NeurIPS 2019
Sun Dec 8th through Sat the 14th, 2019 at Vancouver Convention Center
Reviewer 1
This paper presents a novel approach for computing a distance between (unaligned) graphs using the Wasserstein distance between signals (or, more specifically, random Gaussian vectors) on the graphs. The graph alignment problem is then solved through the minimization of the Wasserstein distance (which has an explicit formulation in this case) over the set of permutation matrices, encoded using the Sinkhorn operator. The paper is easy to read and very interesting. The ideas proposed for this challenging problem (the computation of graph distances and graph alignment) are very elegant and, based on the experimental section, efficient in practice. The use of the Wasserstein distance between graph signals for computing graph distances appears novel, and the work contains many interesting ideas that would be valuable for a researcher attending the conference and working on a similar topic. My two main concerns are: 1) Weak experimental section: Several technical aspects of the algorithm are missing. For example, the choice of parameter \tau, number of samples S and number of iterations of the Sinkhorn algorithm. Are you using automatic differentiation to perform the stochastic gradient descent? How robust is the optimization algorithm to different initialization? In practice, do you run the optimization multiple times to avoid local minimums? The computation time and complexity of the algorithm would also make a valuable addition to this work, as it is hard to evaluate the speed of such a computation based on the text, and the algorithm seems intuitively rather slow due to the many iterations of the Sinkhorn operator required to converge to the permutation matrix. Is this number of iterations large in practice? 2) The distance is only applicable for graphs of the same size.

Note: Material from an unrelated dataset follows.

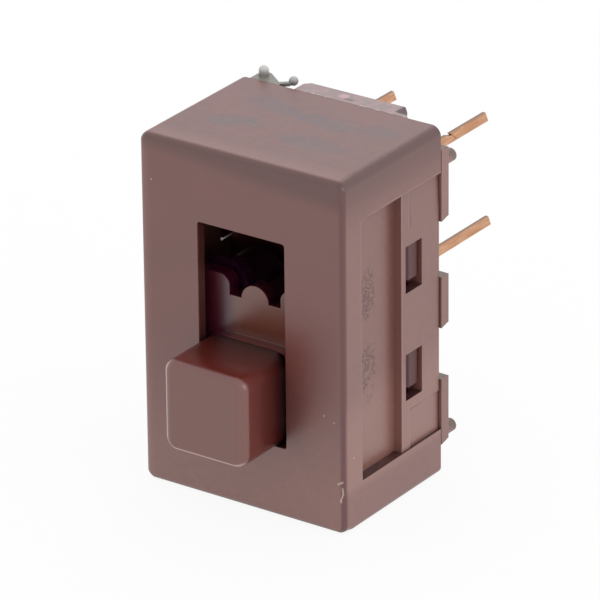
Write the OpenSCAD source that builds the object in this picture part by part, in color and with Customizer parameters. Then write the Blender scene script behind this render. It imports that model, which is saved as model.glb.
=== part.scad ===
// Double-pole slide switch for a printed board: moulded housing, snap-in base,
// slider with a square knob, and spring-loaded bridge contacts.
// Origin at the centre of the lower end face, +Z up, front face towards -Y.

/* [Housing] */
// Width of the housing, side to side
body_w = 21; // [20.5:0.1:23]
// Depth of the housing, front face to open back
body_d = 14.8; // [14.4:0.1:17]
// Height of the housing, end to end
body_h = 32.7; // [32.5:0.1:36]
// Radius of the edges round the front face
edge_r = 0.6; // [0.3:0.1:0.9]
// Radius of the long edges at the top
top_corner_r = 0.9; // [0.6:0.1:1.1]
// Radius of the long edges at the bottom
low_corner_r = 0.6; // [0.3:0.1:0.9]
// Thickness of the front wall
front_wall = 1; // [0.8:0.1:1.3]
// Thickness of the top and bottom walls
end_wall = 1.2; // [1:0.1:1.3]
// Thickness of the side walls
side_wall = 1; // [0.7:0.1:1.1]

/* [Slot] */
// Width of the slot that the knob runs in
slot_w = 9; // [8.8:0.1:10]
// Radius of the slot's corners
slot_r = 0.3; // [0.2:0.1:0.6]
// How far the slot's centre lies below the middle of the housing
slot_drop = 0.15; // [0:0.05:0.3]
// Room between the knob and each end of the slot
slot_end_gap = 0.48; // [0.3:0.02:0.7]

/* [Sides] */
// Depth of the shallow strip along the back of each side
strip_depth = 0.2; // [0.1:0.05:0.3]
// Depth of the sunk panel below that strip
panel_depth = 0.8; // [0.7:0.05:1.1]
// Distance from the front face to the sunk panel
panel_front = 2.7; // [2.2:0.1:3.2]
// Length of the sunk panel, front to back
panel_len = 6.3; // [5.6:0.1:6.4]
// Radius of the sunk panel's upper front corner
panel_r = 0.8; // [0.4:0.1:1.2]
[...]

This should be clearly stated in the abstract, as many graph datasets contain graphs of multiple sizes, making the approach impossible to apply. Is the method easily extendable to graphs of different sizes? Minor comments and typos: 1) In the abstract, the authors mention that the distance can capture the "global structure of graphs", although this claim is never proved nor motivated. Can you elaborate on this aspect? 2) The notation N(0,x) is ambiguous, as x may represent the variance or the standard deviation. Can you clarify this before or after eq.(3)? 3) l.15: "the-state" -> "the state" 4) l.53: "a NP-hard" -> "an NP-hard" 5) footnote 2: "ensures" -> "ensure"
Reviewer 2
In this paper the authors tackle the graph alignment problem (and other related problems) with tools from the optimal transport area. Both the problem and the tools are of great significance. The paper is very well written, it's very pedagogical and the description and examples (Figs 1,2,3) are very illustrative. It's definitively a very nice paper to read. In the introduction, the first paragraph reviewing graph alignment methods may be complemented with very important works on this direction. For instance: - On convex relaxation of graph isomorphism, PNAS, Aflalo Y., Bronstein A., Kimmel R. - A Path Following Algorithm for the Graph Matching Problem, PAMI, Zaslavskiy, M., Bach, F. & Vert, J. - On spectral properties for graph matching and graph isomorphism problems, IMAIAI, Fiori M., Sapiro G. - DS++: A flexible, scalable and provably tight relaxation for matching problems, Dym N., Maron H., Lipman Y. This is a minor point: I understand that the use of the Sinkhorn operator it's convenient in the formulation of the optimization problem due to its differentiability. However, after getting the matrix \bar{P}, which in general is not a permutation matrix, other methods may be used to obtain a permutation matrix. From the projection to the permutation set, which is a LAP, to more complex methods like some in the cited papers above. I'm not sure if this could improve the results. In particular, in the example of Fig. 2, I'm sure it would give the same (correct) answer. For directed graphs, the problem is the use of the Laplacian (and its pseudoinvesere)? I guess that the optimization requires the pseudo-inverse of the Laplacians. How does this scale with the size of the graph? And how is the convergence of the algorithm? (both in speed and when does it fail) I would have liked to see an experiment analyzing the performance of graph alignment but for inexact graph matching. There's also a small error in Figure 1 (b) and (c). According to the numbers presented, the norm there is the Frobenius norm, and not the 2 norm.
Reviewer 3
The work is original (as far as I know). I had never seen the use of OT that way to propose a distance between graphs written as eq. (6) and then (9) when a permutation is involved; despite the fact that the result is a direct application of known results) and significant. The whole manuscript shows that this way of writing a distance between graphs, that gives also a transportation plan from one graph to another, can use in practical situations for graph alignement, a known and important problem. I don't have much comments on the work, as I think it is a very good and that it is already very clear. Some improvements could always be made, as described in a next Section. The authors' feedback after reviews is very good also, conforting my very good impression about this work.